O que mudar de um garoto de 20 anos para um ancião de 80. Muda tudo, alguns dirão. Outros, categóricos, afirmarão: “quase nada”. É sobre isso que reflito hoje. Boa leitura.
Tenho amigos de 20 anos. São como pássaros recém-saídos do ninho, descobrindo o vento pela primeira vez. São meus sobrinhos. Eles não carregam as marcas do preconceito, não se dobram às velhas amarras. São de uma leveza que às vezes parece inalcançável. Olham o mundo com olhos de surpresa, como se tudo fosse novo, como se o impossível ainda não tivesse sido inventado. Há algo de mágico em suas almas — acreditam que podem colorir o que outros deixaram cinza.
Tenho amigos de 30. São da minha geração. Estão na montanha-russa da vida, buscando vencer o tempo, o medo e, muitas vezes, a si mesmos. Há pressa, sempre há pressa. Quem veio de onde eu vim traz no peito uma urgência, como se viver fosse uma corrida, não uma jornada. Queremos tudo: família, carreira, conquistas. E queremos rápido. É bonito e exaustivo testemunhar o brilho e o desespero nos nossos olhos. Somos uma geração que luta, mas às vezes esquece de respirar. Rivotril de balde.
Tenho amigos de 40. Eles carregam a fadiga de quem subiu quase metade da montanha, mas também a sabedoria de quem já viu o caminho que ficou para trás. Muitos estão aprendendo a aceitar que não se pode ter tudo — e que talvez isso seja uma libertação, não uma derrota. Eles falam menos sobre sonhos e mais sobre escolhas. Experiência é dádiva. Estão buscando o equilíbrio entre o que ainda desejam e o que já decidiram abortar. É uma idade onde as rachaduras aparecem, mas, paradoxalmente, é onde o caráter ganha forma.

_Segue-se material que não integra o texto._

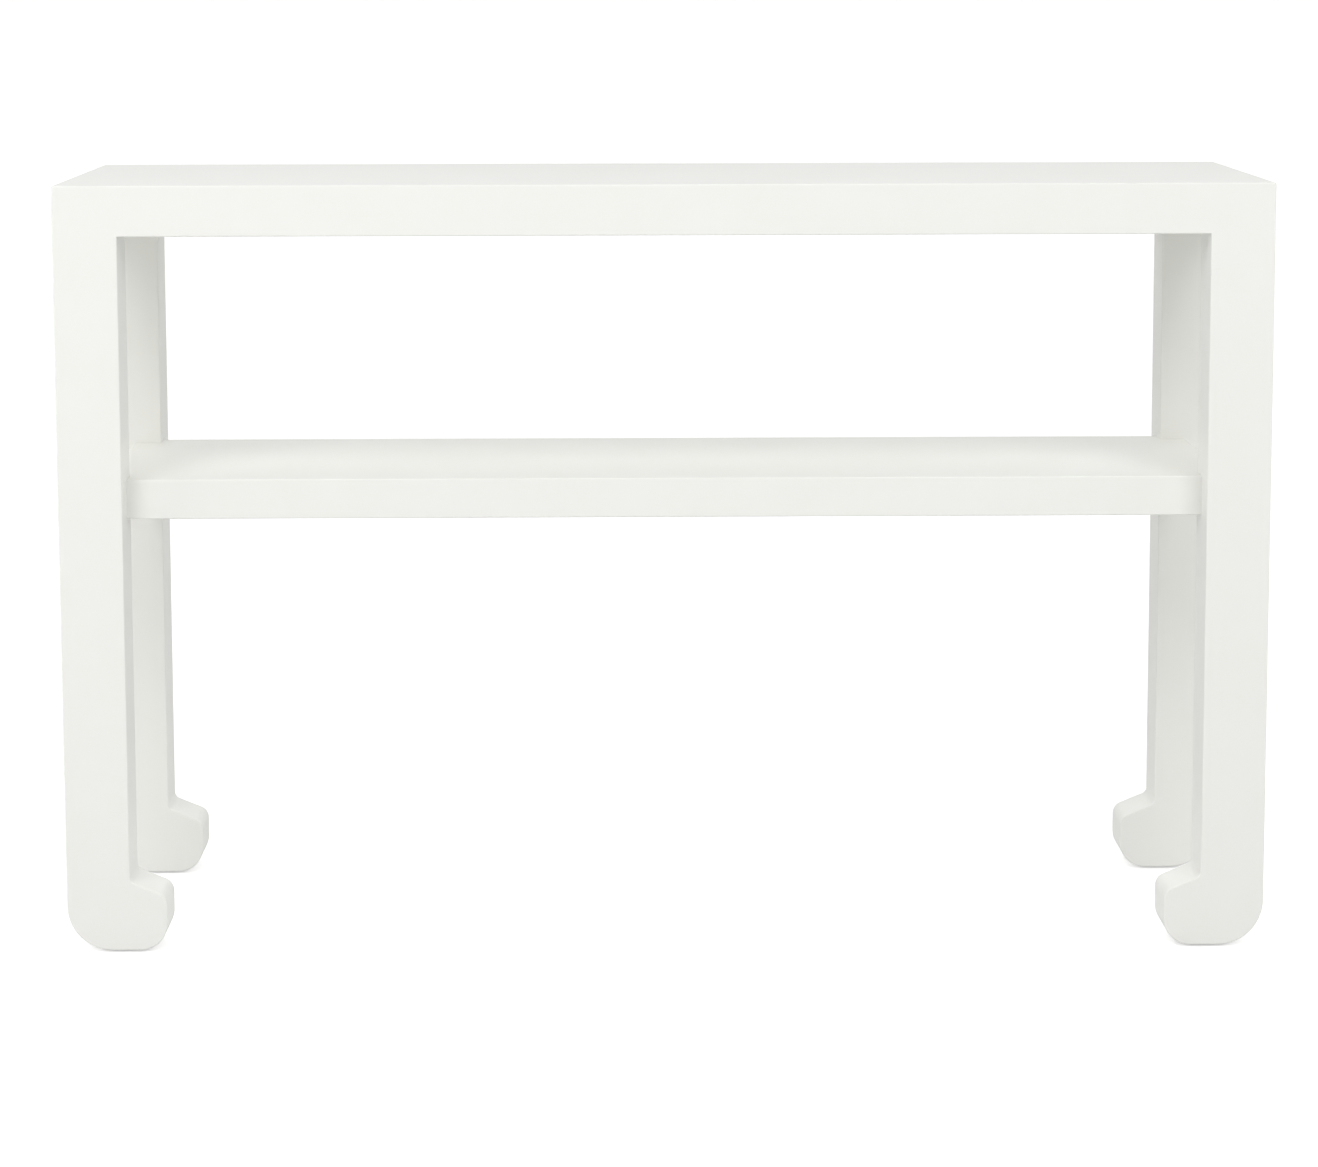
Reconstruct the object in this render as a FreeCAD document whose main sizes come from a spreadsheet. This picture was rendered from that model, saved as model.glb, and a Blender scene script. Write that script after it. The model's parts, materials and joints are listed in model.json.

Tenho amigos de 50. Eles aprenderam a arte do filtro. Sabem quem são, o que querem, e, mais importante, o que não querem mais. São pessoas que encontraram força no silêncio, na pausa. Há uma beleza na forma como deixam ir, como se despedem sem culpa. Não precisam provar nada a ninguém. Não buscam aplausos. Estão mais preocupados em caminhar ao lado de quem importa do que em cruzar a linha de chegada.
Tenho amigos de 60. Eles são poesia viva. Há algo em seus gestos que mistura paz e profundidade, como se carregassem nas mãos todas as respostas que um dia buscaram. Mas o mais bonito é que não precisam mais dá-las. Não se preocupam com verdades absolutas. Riem do tempo, riem de si mesmos. Começam a enxergar o que sempre esteve ali, mas só agora fazem questão de notar. Encontraram o luxo da simplicidade.
E tenho amigos de 80. São extremamente gratos à vida. São como árvores antigas, carregando a memória dos invernos e a promessa das primaveras. Minha avó é uma delas. Todos os dias, ela se maquia, não por vaidade, mas por amor. Ama o ritual, ama a vida. Ri da tragédia, encara o medo do elevador, e segue. Ontem, perguntei a ela o que mudou, e sua resposta me desmontou:
“Lucas, tu sabes, eu sou a mesma de 30 anos. O meu corpo mudou, mas a minha alma não mudará.”
E ali entendi tudo. A vida é um espelho que reflete o que escolhemos ser. As gerações passam, os corpos se transformam, mas a essência — essa permanece. Minha avó me ensinou que a idade não está na pele, mas no brilho dos olhos. E que viver, no fim, é ser fiel a quem somos, mesmo quando o tempo tenta nos dobrar.